What Makes A Best Friend?
Being an only child and with boy cousins who lived far away, I loooonged for siblings. Someone to play games with, do homework with, teach us things they shouldn’t, get in trouble with, talk with and giggle with. I clung desperately to my friends, sisters in my heart.
As I’ve grown up, my friendship needs changed. The friends who ran down to the dorm store to buy Ben & Jerry’s ice cream to soothe boy troubles. The friend who helped me stay on track to study for the CPA exam. The friend who I could always count on to go shopping with me. The friend who didn’t judge the cleanliness of my house after bringing 3 boys into the world. The friend in whom I can truly confide my health, motherhood and career concerns. The friend who empathizes, listens and tries to understand. I’ve loved them all, for who they are and the friendship they gave to me.
Why Can’t We Be Best Friends Anymore?
I moved and left my childhood friends. I graduated college and my group of friends all went separate ways, married and had families of her own. Life got in the way and we’d lose touch. Distance always seemed my enemy. I’m bad about calling my friends just to chat and catch up. I’d try to maintain a friendship or reconnect, and sometimes it felt as some friends did not care about staying in touch. I’ve mourned the loss of so many friends and cherished the memories which they left me.
“How could anyone who hasn’t experienced it understand the particular torture of sleep deprivation?” ~ From essay: Losing Chloe, Losing Jen by Jennifer Simon
“Online relationships are written about often in blog posts and articles. We talk about how they are as real as the relationships we build in our off-line lives. We write about how we invest our emotions and time in people we only know through their words, and avatars. We watch those people grow as writers, mothers, daughters, wives, sisters.
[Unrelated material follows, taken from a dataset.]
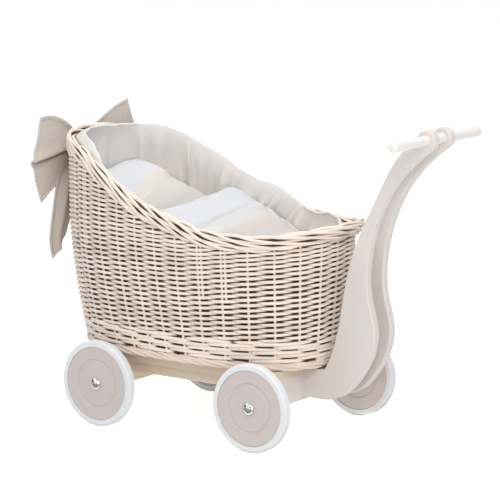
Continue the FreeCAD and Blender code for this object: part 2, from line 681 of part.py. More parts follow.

We watch their children grow up, and we share in their milestones.” ~ From essay: The Internet Breakup by Alison Lee
Tell me your friendship stories. Are you still best friends with your childhood friends? Have you lost friends along the way? What destroyed your closest friendships? Do you consider your online friends “real” friends”? Well I do, and I appreciate every IRL and bloggy friend I’ve made throughout my journey! Thanks for reading and sharing your stories with me!